--- PROBLEM REQUIREMENTS ---
State the number of lines that contain "materials", with no other text.

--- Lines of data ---
_____

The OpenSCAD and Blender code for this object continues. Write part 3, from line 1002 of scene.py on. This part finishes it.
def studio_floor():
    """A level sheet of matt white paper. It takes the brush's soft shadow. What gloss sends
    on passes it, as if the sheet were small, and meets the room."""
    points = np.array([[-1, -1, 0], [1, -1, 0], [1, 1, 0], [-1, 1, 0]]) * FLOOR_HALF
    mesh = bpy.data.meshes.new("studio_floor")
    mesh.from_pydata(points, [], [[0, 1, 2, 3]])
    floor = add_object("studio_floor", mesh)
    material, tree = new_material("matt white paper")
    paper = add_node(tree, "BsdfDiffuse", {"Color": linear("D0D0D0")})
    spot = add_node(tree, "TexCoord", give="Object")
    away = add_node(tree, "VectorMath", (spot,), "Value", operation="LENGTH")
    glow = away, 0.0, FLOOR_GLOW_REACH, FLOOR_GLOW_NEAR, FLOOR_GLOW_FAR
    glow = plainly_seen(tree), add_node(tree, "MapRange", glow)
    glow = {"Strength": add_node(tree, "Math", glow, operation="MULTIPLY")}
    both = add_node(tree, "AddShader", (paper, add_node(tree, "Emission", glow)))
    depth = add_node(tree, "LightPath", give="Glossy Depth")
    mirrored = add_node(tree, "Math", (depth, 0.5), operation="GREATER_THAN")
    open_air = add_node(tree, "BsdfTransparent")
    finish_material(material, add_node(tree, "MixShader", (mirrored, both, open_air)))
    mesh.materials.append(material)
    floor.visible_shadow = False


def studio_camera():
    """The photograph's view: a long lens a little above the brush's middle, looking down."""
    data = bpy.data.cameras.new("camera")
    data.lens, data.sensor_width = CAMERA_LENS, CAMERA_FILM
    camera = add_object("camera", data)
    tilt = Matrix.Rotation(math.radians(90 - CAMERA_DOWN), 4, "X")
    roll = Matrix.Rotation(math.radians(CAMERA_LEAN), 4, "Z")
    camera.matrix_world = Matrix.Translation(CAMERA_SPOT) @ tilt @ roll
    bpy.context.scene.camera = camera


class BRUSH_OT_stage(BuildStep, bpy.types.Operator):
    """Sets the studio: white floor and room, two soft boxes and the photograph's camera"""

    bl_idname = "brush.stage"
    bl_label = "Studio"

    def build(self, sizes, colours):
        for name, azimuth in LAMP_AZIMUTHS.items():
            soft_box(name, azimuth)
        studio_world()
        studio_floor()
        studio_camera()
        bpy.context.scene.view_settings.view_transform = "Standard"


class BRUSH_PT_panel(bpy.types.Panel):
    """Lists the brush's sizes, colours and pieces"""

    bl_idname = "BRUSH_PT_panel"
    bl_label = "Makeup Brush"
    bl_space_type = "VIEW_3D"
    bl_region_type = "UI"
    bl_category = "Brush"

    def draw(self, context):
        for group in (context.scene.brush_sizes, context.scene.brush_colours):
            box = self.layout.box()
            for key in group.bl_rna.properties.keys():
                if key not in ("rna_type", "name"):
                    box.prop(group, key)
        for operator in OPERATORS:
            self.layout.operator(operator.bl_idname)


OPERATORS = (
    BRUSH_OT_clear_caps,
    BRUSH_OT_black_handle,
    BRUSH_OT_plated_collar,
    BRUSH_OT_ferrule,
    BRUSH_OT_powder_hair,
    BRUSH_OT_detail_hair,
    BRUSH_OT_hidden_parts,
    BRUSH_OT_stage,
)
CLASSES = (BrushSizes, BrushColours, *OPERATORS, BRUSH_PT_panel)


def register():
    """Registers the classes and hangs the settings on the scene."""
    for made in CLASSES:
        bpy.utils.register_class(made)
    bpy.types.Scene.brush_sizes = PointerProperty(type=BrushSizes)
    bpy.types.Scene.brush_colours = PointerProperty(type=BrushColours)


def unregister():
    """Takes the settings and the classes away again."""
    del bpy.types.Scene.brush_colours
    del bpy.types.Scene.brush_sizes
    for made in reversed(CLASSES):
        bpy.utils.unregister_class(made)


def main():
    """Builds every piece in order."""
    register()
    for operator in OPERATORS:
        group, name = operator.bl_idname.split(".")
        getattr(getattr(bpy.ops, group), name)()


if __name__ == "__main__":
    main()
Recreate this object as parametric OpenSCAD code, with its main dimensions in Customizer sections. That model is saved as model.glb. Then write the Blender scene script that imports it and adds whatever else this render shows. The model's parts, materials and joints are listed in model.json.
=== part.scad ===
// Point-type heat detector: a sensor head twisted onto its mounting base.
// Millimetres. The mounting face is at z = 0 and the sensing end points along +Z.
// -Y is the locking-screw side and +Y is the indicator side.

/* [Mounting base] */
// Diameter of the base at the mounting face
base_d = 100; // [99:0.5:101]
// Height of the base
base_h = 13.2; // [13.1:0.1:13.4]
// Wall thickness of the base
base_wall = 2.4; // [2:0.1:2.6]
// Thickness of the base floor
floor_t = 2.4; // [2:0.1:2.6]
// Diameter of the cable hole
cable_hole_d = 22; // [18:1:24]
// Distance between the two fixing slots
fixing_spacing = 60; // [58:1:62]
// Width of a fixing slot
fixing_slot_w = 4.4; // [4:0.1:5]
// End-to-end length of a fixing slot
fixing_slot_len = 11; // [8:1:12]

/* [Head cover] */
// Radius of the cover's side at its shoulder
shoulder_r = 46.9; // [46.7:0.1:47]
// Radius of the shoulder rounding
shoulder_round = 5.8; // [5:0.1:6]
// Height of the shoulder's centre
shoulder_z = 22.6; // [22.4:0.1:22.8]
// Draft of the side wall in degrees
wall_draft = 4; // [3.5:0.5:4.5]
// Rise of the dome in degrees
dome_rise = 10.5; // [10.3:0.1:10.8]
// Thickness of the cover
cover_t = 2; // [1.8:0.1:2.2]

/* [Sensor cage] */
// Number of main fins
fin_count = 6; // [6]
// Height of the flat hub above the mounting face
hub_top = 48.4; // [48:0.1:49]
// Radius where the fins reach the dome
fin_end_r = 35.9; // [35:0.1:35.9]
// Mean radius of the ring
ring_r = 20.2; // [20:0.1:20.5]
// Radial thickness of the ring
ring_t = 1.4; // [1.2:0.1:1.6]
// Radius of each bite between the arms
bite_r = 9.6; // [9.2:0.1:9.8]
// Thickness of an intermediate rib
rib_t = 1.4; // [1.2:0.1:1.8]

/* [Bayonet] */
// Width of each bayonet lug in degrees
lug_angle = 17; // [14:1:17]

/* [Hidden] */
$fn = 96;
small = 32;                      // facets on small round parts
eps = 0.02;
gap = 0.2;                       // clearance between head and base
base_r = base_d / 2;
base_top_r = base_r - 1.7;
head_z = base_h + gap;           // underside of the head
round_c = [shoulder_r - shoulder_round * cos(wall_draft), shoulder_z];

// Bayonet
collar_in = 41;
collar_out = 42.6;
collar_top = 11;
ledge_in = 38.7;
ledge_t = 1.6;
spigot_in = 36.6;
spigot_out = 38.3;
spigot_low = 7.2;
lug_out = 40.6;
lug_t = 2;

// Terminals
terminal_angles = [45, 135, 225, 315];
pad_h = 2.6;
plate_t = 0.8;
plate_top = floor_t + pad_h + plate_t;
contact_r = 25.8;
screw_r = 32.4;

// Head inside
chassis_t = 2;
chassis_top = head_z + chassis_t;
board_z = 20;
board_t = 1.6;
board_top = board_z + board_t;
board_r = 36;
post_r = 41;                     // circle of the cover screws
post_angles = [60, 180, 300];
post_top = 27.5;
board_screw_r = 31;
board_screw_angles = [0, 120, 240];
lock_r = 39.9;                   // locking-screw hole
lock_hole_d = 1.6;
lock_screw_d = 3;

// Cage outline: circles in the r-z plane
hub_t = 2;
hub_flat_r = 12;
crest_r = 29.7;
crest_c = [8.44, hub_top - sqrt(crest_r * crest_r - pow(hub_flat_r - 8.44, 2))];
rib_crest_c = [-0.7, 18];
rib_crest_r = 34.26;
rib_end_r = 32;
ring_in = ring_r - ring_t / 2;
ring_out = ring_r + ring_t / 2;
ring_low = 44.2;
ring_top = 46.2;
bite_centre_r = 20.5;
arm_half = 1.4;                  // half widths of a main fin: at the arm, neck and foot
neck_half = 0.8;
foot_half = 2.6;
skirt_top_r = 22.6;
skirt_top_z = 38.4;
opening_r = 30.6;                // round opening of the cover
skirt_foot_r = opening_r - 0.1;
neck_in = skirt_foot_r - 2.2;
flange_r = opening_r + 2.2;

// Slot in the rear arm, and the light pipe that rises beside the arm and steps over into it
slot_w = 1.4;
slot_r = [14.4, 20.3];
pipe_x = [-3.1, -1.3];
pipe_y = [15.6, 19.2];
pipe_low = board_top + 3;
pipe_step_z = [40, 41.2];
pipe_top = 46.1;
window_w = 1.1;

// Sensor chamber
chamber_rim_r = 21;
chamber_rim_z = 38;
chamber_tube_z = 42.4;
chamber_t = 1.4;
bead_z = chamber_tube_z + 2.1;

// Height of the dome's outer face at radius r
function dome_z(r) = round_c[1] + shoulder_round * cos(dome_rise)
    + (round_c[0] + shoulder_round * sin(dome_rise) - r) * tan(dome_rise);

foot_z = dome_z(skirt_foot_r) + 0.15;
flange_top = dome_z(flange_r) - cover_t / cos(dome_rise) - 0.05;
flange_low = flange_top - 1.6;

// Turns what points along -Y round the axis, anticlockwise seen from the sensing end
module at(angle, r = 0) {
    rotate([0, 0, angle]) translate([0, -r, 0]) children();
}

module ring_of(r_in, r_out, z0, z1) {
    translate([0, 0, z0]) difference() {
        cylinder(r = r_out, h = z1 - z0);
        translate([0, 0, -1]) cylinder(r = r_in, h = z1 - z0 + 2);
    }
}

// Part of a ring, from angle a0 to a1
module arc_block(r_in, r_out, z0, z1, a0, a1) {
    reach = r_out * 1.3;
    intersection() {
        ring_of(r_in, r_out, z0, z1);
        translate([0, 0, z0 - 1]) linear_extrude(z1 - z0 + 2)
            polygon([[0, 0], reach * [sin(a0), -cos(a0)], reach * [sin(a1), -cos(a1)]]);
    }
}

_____

--- EXERCISE OUTPUT ---
2